Brown’s career suffered a double blow in 1931 when he was replaced by the rising Clark Gable in Laughing Sinners, and then failed to secure the lead in Tarzan the Ape Man. His MGM contract ended and Brown spent the rest of his, very successful and prolific, career in Poverty Row westerns, frequently playing characters called ‘Johnny Mack Brown’.
Marion Helen Schilling (1910-2004) was arguably the cinema’s first Scream Queen. With a technique she developed playing onstage with Bela Lugosi in Dracula, she utilized her scream both in her own performances and as a scream-double for other stars.

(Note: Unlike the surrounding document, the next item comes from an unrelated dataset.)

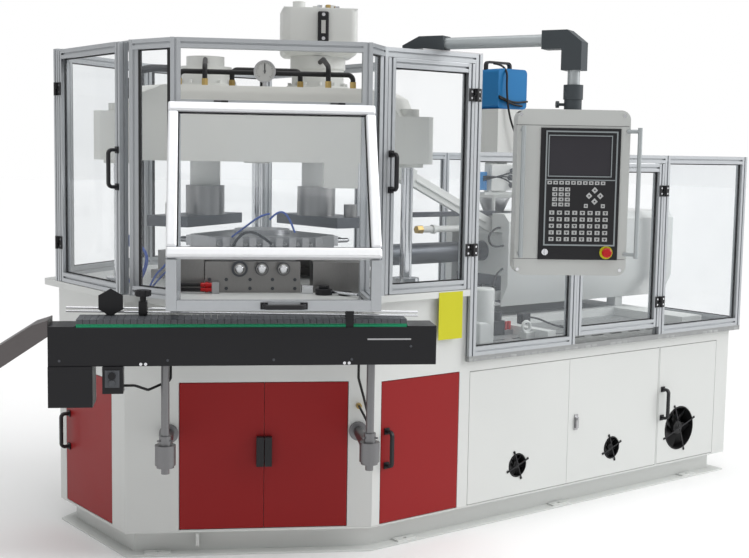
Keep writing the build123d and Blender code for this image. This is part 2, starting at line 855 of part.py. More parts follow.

Shilling’s screen career only involved seven years of her very long life, and was mostly spent in second features, including many low-budget westerns.
The love interest in Lord Byron of Broadway, being both an ‘A’ picture and a musical, was an outlier in Shilling’s career.
Ethelind Terry (1899-1984) made her name on Broadway in the 1920s, most notably as the eponymous heroine of Rio Rita in the original 1927 production.
In 1930 Terry was cast as the vampish Ardis in Lord Byron of Broadway. The film was not a success and she made only one other film appearance, in a 1937 Tex Ritter western.
Charles Kaley (1902-65) was a popular singer and band leader who was unexpectedly–perhaps inexplicably–cast in the lead role in Lord Byron of Broadway. The film provided him with a successful recording of ‘Should I?,’ but Kaley’s acting career progressed no further than a handful of appearances in Poverty Row shorts and features.
Napoleon Bonaparte Kubuck (1893-1953) notched up over 660 film and TV appearances, most of them uncredited.
Phelps was in twenty MGM musicals: They Learned About Women, The Florodora Girl, A Lady’s Morals, Flying High, Dancing Lady, Reckless, A Night at the Opera, Rose-Marie, The Bohemian Girl, The Great Ziegfeld, Sweethearts, Balalaika, Little Nellie Kelly, Born to Sing (a rare onscreen credit), Music for Millions, Anchors Aweigh, The Harvey Girls, Till the Clouds Roll By, Take Me Out to the Ball Game and That Midnight Kiss.